I know part of this national strategy is to look at extremism in the military. Have you found anyone within DHS who shouldn’t be there, who adhere to extremist views? 

 Our internal review, which I directed, is ongoing, and so we don’t have any conclusions yet. The line between the principle of free speech and the ability to adhere to the ideologies one chooses is something that we respect and understand. It’s grounded in our Constitution. So, for example, if somebody’s in a back room somewhere in the Department of Homeland Security [and] espouses a language of hate, that might be protected from any disciplinary action, because it does not impair that individual’s ability to carry out her or his duties in an impartial way. And yet there might be, for example, an immigration officer in the street who, if he or she espouses anti-immigrant rhetoric, may impair the objectivity.

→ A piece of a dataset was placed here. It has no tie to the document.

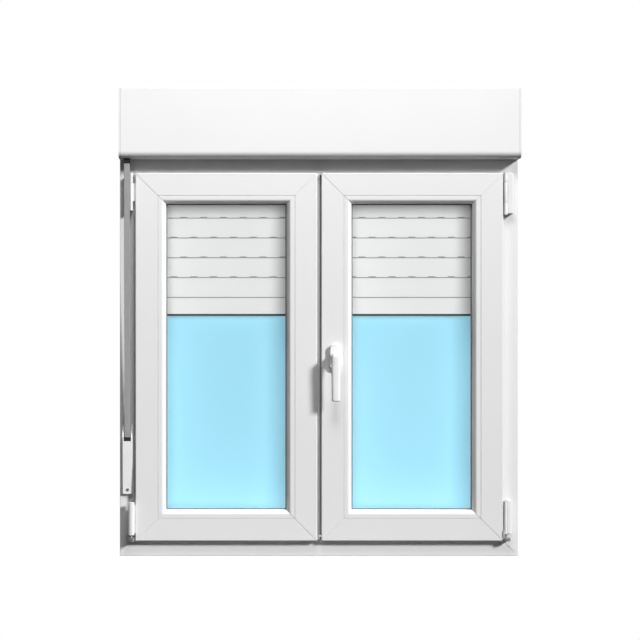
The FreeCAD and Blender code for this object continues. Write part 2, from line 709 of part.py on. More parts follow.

If the former president continues to lie about what happened in the 2020 elections, do you think that Americans are going to have confidence in what happens in the 2022 midterms and in the 2024 presidential election?

 As I mentioned before, language matters, and the language of leaders matters a lot. President Biden spoke extraordinarily powerfully on this precise point, and we have to counter false narratives and counter false narratives specific to the 2020 election as a president so powerfully did. Yesterday [last Wednesday] I spoke to state and local election leaders who are responsible for the security of upcoming elections. And I commended them for their extraordinary work in protecting the integrity of the 2020 elections.

Those people are getting a lot of threats, though.

You know, sometimes the work we do is tough for different reasons, and we do the tough work because it makes us very proud and we contribute to our country’s highest ideals. And that’s why I wanted to speak to those individuals and commend them. They deserve recognition.